Your objective
Start at the line containing "bpy.context.scene.collection.objects.link(empty)", stop at the line containing "for node in", and set down every line in that stretch exactly as written, and nothing else.
-- BEGIN Provided records --
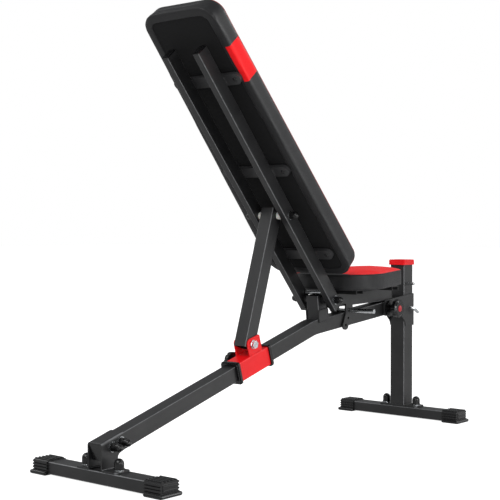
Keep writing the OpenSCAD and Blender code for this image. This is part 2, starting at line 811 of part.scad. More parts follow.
module rail_plugs() {
  color(c_plastic) back_frame() for (s = [-1, 1]) {
    translate([-rail_up - seat_gap, s * (rail_in + rail_w / 2), 0]) rotate([0, -90, 0])
      plug(rail_depth, rail_w, 2, 3, 2.5, 14);
    translate([rail_down + seat_gap, s * (rail_in + rail_w / 2), 0]) rotate([0, 90, 0])
      plug(rail_depth, rail_w, 2, 3, 2.5, 10);
  }
}

module strap_2d(d) {
  square([strap_w - 2 * d, strap_len - strap_w], center = true);
  for (s = [-1, 1]) translate([0, s * (strap_len - strap_w) / 2]) circle(d = strap_w - 2 * d);
}

// Pressed pans, open towards the pad, with a screw hole near each end
module cross_straps() {
  color(c_black) back_frame() for (k = [0 : 2])
    translate([-strap_at - k * strap_pitch, 0, rail_depth / 2 + seat_gap]) difference() {
      linear_extrude(strap_t) strap_2d(0);
      translate([0, 0, 3]) linear_extrude(strap_t) strap_2d(3);
      for (s = [-1, 1]) translate([0, s * (strap_len / 2 - 17), -1]) cylinder(r = 3.2, h = 6);
    }
}

back_pts = [[-pad_high, -pad_half_high], [-pad_low, -pad_half_low],
            [-pad_low, pad_half_low], [-pad_high, pad_half_high]];
back_r = [pad_corner, pad_corner, pad_corner, pad_corner];
module back_outline(d) { polygon(pad_pts(back_pts, back_r, d)); }

module backrest_board() {
  color(c_board) back_frame() translate([0, 0, pad_rear + vinyl_t])
    linear_extrude(board_t) back_outline(8);
}

// Foam and vinyl as one soft solid, wrapped round the back of the board
module backrest_pad() {
  color(c_vinyl) back_frame() difference() {
    translate([0, 0, pad_rear])
      loft([for (g = concat([[0, 4], [1.2, 1.2], [4, 0]], roll(pad_t, pad_roll)))
        [g[0], pad_pts(back_pts, back_r, g[1])]]);
    translate([0, 0, pad_rear - 1]) linear_extrude(vinyl_t + 2) back_outline(border);
    translate([0, 0, pad_rear + vinyl_t - seat_gap])
      linear_extrude(board_t + 2 * seat_gap) back_outline(8 - seat_gap);
  }
}

module prop_top_bolt() {
  face = rail_out + 2 * seat_gap + washer_t;
  color(c_zinc) back_frame() translate([-prop_bolt_at, 0, 0]) ycyl(bolt_r, -face - 13, face + 13);
}

module backrest_cap_nuts() {
  color(c_plastic) back_frame() translate([-prop_bolt_at, 0, 0]) for (y = [-1, 1])
    translate([0, y * (rail_out + 2 * seat_gap + washer_t), 0]) rotate([-90 * y, 0, 0]) cap_nut();
}

module backrest_washers() {
  color(c_zinc) back_frame() translate([-prop_bolt_at, 0, 0]) for (y = [-1, 1])
    translate([0, y * (rail_out + seat_gap), 0]) rotate([-90 * y, 0, 0]) washer();
}

module prop_spacers() {
  color(c_white) back_frame() translate([-prop_bolt_at, 0, 0]) both_sides() difference() {
    ycyl(10, -rail_in + seat_gap, -prop / 2 - seat_gap);
    ycyl(bolt_r + 0.1, -60, 0);
  }
}

// ---------- prop, drawn upright from the lower bolt ----------

module prop_tube() {
  low = -11.5;
  slot = 9;
  color(c_black) prop_frame() difference() {
    translate([-prop_offset, 0, low]) tube(prop, prop, 2, 3, prop_len + 14 - low);
    translate([0, 0, prop_len]) ycyl(bolt_r + fit, -40, 40);
    // short slot for the lower bolt
    for (x = [0, -slot]) translate([x, 0, 0]) ycyl(bolt_r + 3.2, -40, 40);
    translate([-slot, -40, -bolt_r - 3.2]) cube([slot, 80, 2 * bolt_r + 6.4]);
  }
}

// ---------- slider, drawn along the beam ----------

ear_out = prop / 2 + 0.6 + ear_t;

module ear_2d() {
  back = ear_bolt_u + 4 - ear_w / 2;
  top = ear_bolt_v + 17.5;
  polygon(round_pts([
    [back, sleeve / 2 - 1], [back + ear_w, sleeve / 2 - 1],
    [back + ear_w, top], [back, top]
  ], [0, 0, 5, 14]));
}

module slider_sleeve() {
  color(c_red) slider_frame() difference() {
    union() {
      translate([-sleeve_len / 2, 0, 0]) rotate([0, 90, 0])
        tube(sleeve, sleeve, sleeve_wall, 4, sleeve_len);
      both_sides() xz_plate(-ear_out, -ear_out + ear_t) ear_2d();
    }
    translate([ear_bolt_u, 0, ear_bolt_v]) ycyl(bolt_r + fit, -40, 40);
    ycyl(5.2, 10, 40);
  }
}

// Plastic guide at each end: flange outside, liner between sleeve and beam
module slider_collars() {
  inner = beam + 2 * seat_gap;
  liner = sleeve - 2 * sleeve_wall - 2 * seat_gap;
  color(c_plastic) slider_frame() for (s = [0, 1]) mirror([s, 0, 0])
    translate([sleeve_len / 2 + seat_gap, 0, 0]) rotate([0, 90, 0]) difference() {
      union() {
        linear_extrude(7) rsq(sleeve + 8, sleeve + 8, 6);
        translate([0, 0, 7]) linear_extrude(4) rsq(sleeve + 4, sleeve + 4, 5);
        translate([0, 0, -30]) linear_extrude(30.1) rsq(liner, liner, 1.5);
      }
      translate([0, 0, -31]) linear_extrude(44) rsq(inner, inner, 3);
    }
}

module prop_foot_bolt() {
  color(c_zinc) slider_frame() translate([ear_bolt_u, 0, ear_bolt_v]) {
    ycyl(bolt_r, -ear_out - 0.5, ear_out + 13);
    translate([0, -ear_out - seat_gap, 0]) rotate([90, 0, 0]) {
      cylinder(r = nut_af / 2 + 2.2, h = 1.6);
      cylinder(d = nut_af / cos(30), h = 8, $fn = 6);
    }
  }
}

module prop_foot_nut() {
  color(c_zinc) slider_frame() translate([ear_bolt_u, ear_out + seat_gap, ear_bolt_v])
    rotate([-90, 0, 0]) difference() {
      union() {
        cylinder(d = nut_af / cos(30), h = 9, $fn = 6);
        cylinder(r = nut_af / 2 - 0.8, h = 12);
      }
      translate([0, 0, -1]) cylinder(r = bolt_r + fit, h = 15);
    }
}

// ---------- seat, drawn level with the pivot at the origin ----------

function hole_at(k) = pin_arc * [cos(first_hole + k * pin_step), -sin(first_hole + k * pin_step)];

// Side plate: lug at the pivot, band along the tube, leg with the pin holes
module seat_plate_2d() {
  low = hole_at(2);
  difference() {
    union() {
      circle(12);
      polygon([[0, -12], [40, -19], [132, -20], [132, 8], [30, 11.8], [7.7, 9]]);
      polygon([[hole_at(0)[0] - 20, 0], [hole_at(0)[0] + 13, 0], [hole_at(0)[0] + 13, -56],
               [low[0] + 13.2, low[1]], [low[0] - 13.2, low[1]], [hole_at(0)[0] - 20, -44]]);
      translate(low) circle(13.5);
    }
    circle(bolt_r + fit);
    for (k = [0 : 2]) translate(hole_at(k)) circle(seat_pin_d / 2 + fit);
  }
}

module seat_frame() {
  color(c_black) seat_frame_at() {
    difference() {
      translate([26, 0, seat_tube_low + seat_tube_h / 2]) rotate([0, 90, 0])
        tube(seat_tube_h, 2 * plate_in, 2, 3, seat_tube_end - 26);
    }
    both_sides() xz_plate(-plate_out, -plate_in + 0.01) seat_plate_2d();
  }
}

module seat_tube_plug() {
  color(c_plastic) seat_frame_at()
    translate([seat_tube_end + seat_gap, 0, seat_tube_low + seat_tube_h / 2])
      rotate([0, 90, 0]) plug(seat_tube_h, 2 * plate_in, 2, 3, 3, 16);
}

// Folded channels across the tube, under the board
module seat_channels() {
  w = seat_channel_w / 2;
  l = seat_channel_len / 2;
  h = seat_channel_h - seat_gap;
  color(c_black) seat_frame_at() for (x = [seat_channel_rear, seat_channel_front])
    translate([x, 0, seat_tube_top + seat_gap]) difference() {
      translate([-w, -l, 0]) cube([2 * w, 2 * l, h]);
      translate([2.5 - w, -l - 1, -1]) cube([2 * w - 5, 2 * l + 2, h - 1.5]);
    }
}

// Seat outline: straight lines between four round corners, shrunk by d
seat_c1 = [seat_back + seat_r_back, seat_half_back - seat_r_back];
seat_c2 = [seat_front - seat_r_front, seat_half_front - seat_r_front];
seat_side = atan2(seat_c2[1] - seat_c1[1], seat_c2[0] - seat_c1[0])
  + acos((seat_r_back - seat_r_front) / norm(seat_c2 - seat_c1));
function arc(c, r, a0, a1, n = 9) =
  [for (k = [0 : n]) c + r * [cos(a0 + (a1 - a0) * k / n), sin(a0 + (a1 - a0) * k / n)]];
function seat_pts(d) =
  let (half = concat(arc(seat_c1, seat_r_back - d, 180, seat_side),
                     arc(seat_c2, seat_r_front - d, seat_side, 0)))
    concat([for (i = [0 : len(half) - 1]) [half[i][0], -half[i][1]]],
           [for (i = [len(half) - 1 : -1 : 0]) half[i]]);
module seat_outline(d) { polygon(seat_pts(d)); }

module seat_board() {
  color(c_board) seat_frame_at() translate([0, 0, seat_pad_low + vinyl_t])
    linear_extrude(board_t) seat_outline(8);
}

module seat_pad() {
  color(c_red) seat_frame_at() difference() {
    translate([0, 0, seat_pad_low]) loft([for (g = concat(
      [[0, 4], [1.2, 1.2], [4, 0], [seat_pad_t - 3, 0], [seat_pad_t, 2.5]],
      [[seat_pad_t + seat_crown * 0.45, 14], [seat_pad_t + seat_crown * 0.8, 32],
       [seat_pad_t + seat_crown, 54]])) [g[0], seat_pts(g[1])]]);
    translate([0, 0, seat_pad_low - 1]) linear_extrude(vinyl_t + 2) seat_outline(border);
    translate([0, 0, seat_pad_low + vinyl_t - seat_gap])
      linear_extrude(board_t + 2 * seat_gap) seat_outline(8 - seat_gap);
  }
}

// Pin through both side plates, lying on the beam, with a thicker handle
module seat_pin() {
  h = hole_at(0);
  color(c_zinc) seat_frame_at() translate([h[0], 0, h[1]]) {
    ycyl(seat_pin_d / 2, -plate_out - 3, plate_out + 4);
    translate([0, plate_out + 4, 0]) sphere(seat_pin_d / 2);
    ycyl(seat_pin_d / 2 + 2, -plate_out - 2 - seat_pin_handle, -plate_out - 2);
  }
}

// ---------- output ----------

rear_foot_tube();
front_foot_tube();
rear_foot_caps();
front_foot_caps();
rear_bracket();
bracket_bolts();
foot_bolts();
frame_cap_nuts();
frame_washers();
main_beam();
beam_end_plug();
pivot_post();
pivot_post_gussets();
rest_rod();
pivot_bolt();
pivot_spacers();
front_post();
front_base_plate();
front_bracket();
post_cap();
upper_pin();
lock_pin();
front_knob_base();
front_knob();
front_knob_cap();
front_plunger();
left_rail();
right_rail();
cross_straps();
rail_plugs();
backrest_board();
backrest_pad();
prop_top_bolt();
backrest_cap_nuts();
backrest_washers();
prop_spacers();
prop_tube();
slider_sleeve();
slider_collars();
prop_foot_bolt();
prop_foot_nut();
slider_knob_base();
slider_knob();
slider_knob_cap();
slider_plunger();
seat_frame();
seat_tube_plug();
seat_channels();
seat_board();
seat_pad();
seat_pin();
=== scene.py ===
import json
import math
import bmesh
import bpy
from mathutils import Matrix, Vector


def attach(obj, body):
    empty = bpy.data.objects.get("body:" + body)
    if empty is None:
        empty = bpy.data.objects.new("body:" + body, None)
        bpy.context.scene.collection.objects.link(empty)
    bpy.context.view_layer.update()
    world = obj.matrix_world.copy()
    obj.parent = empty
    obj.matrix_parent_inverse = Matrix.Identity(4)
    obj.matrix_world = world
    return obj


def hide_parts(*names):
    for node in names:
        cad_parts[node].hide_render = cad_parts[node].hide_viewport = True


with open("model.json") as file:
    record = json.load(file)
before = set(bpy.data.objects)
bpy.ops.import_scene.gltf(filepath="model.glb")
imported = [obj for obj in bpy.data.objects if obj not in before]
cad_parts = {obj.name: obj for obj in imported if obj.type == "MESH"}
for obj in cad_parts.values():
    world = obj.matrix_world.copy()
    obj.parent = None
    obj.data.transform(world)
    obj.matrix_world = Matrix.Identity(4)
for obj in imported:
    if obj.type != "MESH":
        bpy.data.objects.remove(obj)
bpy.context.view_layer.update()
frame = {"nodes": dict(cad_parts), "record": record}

scene = bpy.context.scene
millimetre = 0.001
print("frame loaded:", len(frame["nodes"]), "nodes")

bench = {
    "pivot": (0.187, 0, 0.379),  # main pivot of back and seat, metres
    "backAngle": 49, "seatTilt": 1.5,  # degrees above level
    "bend": (0.152, 0, 0.3028), "frontSlope": 5.7,  # where the beam's front length starts, and its slope
    "slider": (-0.113592, 0, 0.225638), "rearSlope": 16.2,  # middle of the slider, on the rear length
    "footX": 620,  # feet behind and ahead of the middle, mm
}


def metres(size):
    return size / 1000


def rgb(code):
    # sRGB hex to the linear values that the shaders take
    parts = [int(code[i:i + 2], 16) / 255 for i in (1, 3, 5)]
    return tuple(c / 12.92 if c <= 0.04045 else ((c + 0.055) / 1.055) ** 2.4 for c in parts) + (1.0,)


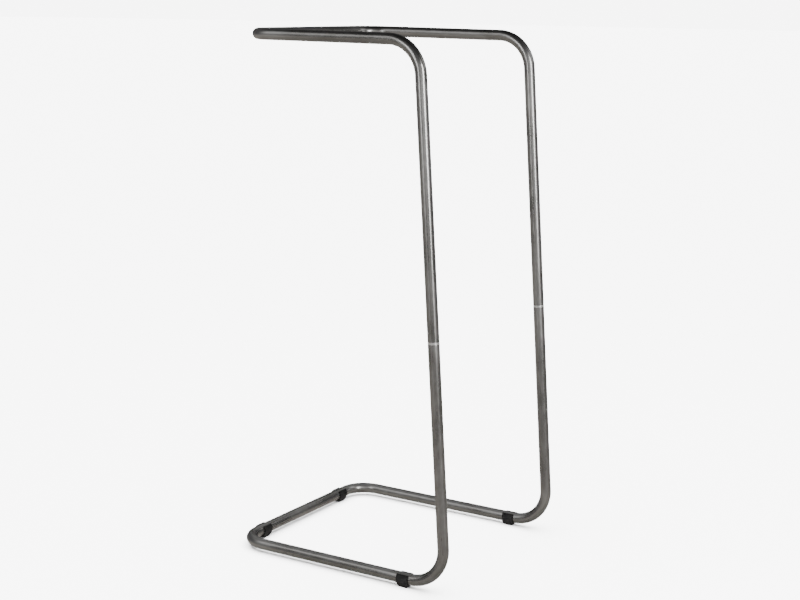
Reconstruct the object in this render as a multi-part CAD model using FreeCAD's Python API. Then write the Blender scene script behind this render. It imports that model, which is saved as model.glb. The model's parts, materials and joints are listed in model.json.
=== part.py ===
"""Valet stand: two bent steel tubes plugged together on two turned connectors, standing on four clip-on glides.

Units are millimetres.  +Z is up, +X is the stand's right, and the arms reach forward along -Y.
The origin is on the floor, at the centre of the stand's footprint box.
The base loop lies on the floor; two uprights rise from its back ends and lean slightly forward;
the top loop, over which clothes are hung, runs forward from their upper ends.
"""

import FreeCAD
import Part

import math
import os

V = FreeCAD.Vector

# --- Driving dimensions -------------------------------------------------------------------

# Tube stock, the same for both frames.
TUBE_OD = 25.0
TUBE_WALL = 2.0

# Frame, measured on the tubes' centre lines.
WIDTH = 487.0  # between the two uprights
FRAME_HEIGHT = 1146.0  # from the base loop up to the top loop
BASE_DEPTH = 535.0  # uprights' foot to the base loop's front bar
TOP_DEPTH = 433.0  # uprights' head to the top loop's front bar
LEAN_DEG = 4.47  # uprights' forward lean from the vertical
ARM_BEND_R = 78.0  # bends between uprights and arms
CORNER_BEND_R = 58.0  # bends between arms and front bars
TUBE_END_CHAMFER = 0.4  # outer edge of each cut end

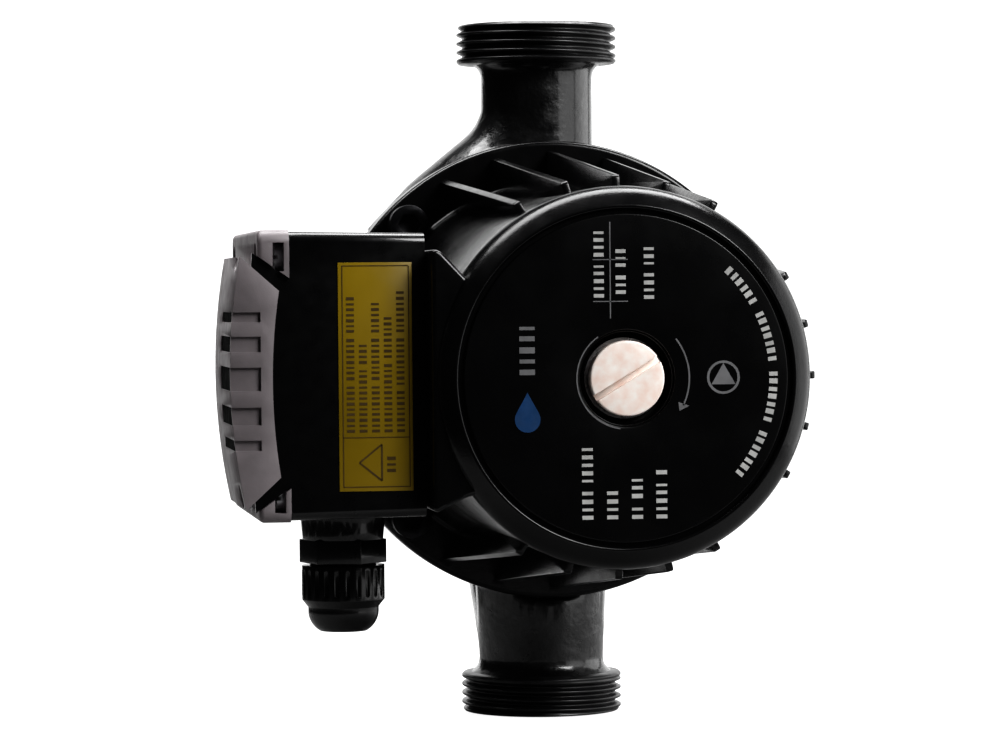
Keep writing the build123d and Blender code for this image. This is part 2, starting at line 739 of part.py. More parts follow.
-- END Provided records --
Task response
        bpy.context.scene.collection.objects.link(empty)
    bpy.context.view_layer.update()
    world = obj.matrix_world.copy()
    obj.parent = empty
    obj.matrix_parent_inverse = Matrix.Identity(4)
    obj.matrix_world = world
    return obj


def hide_parts(*names):
    for node in names:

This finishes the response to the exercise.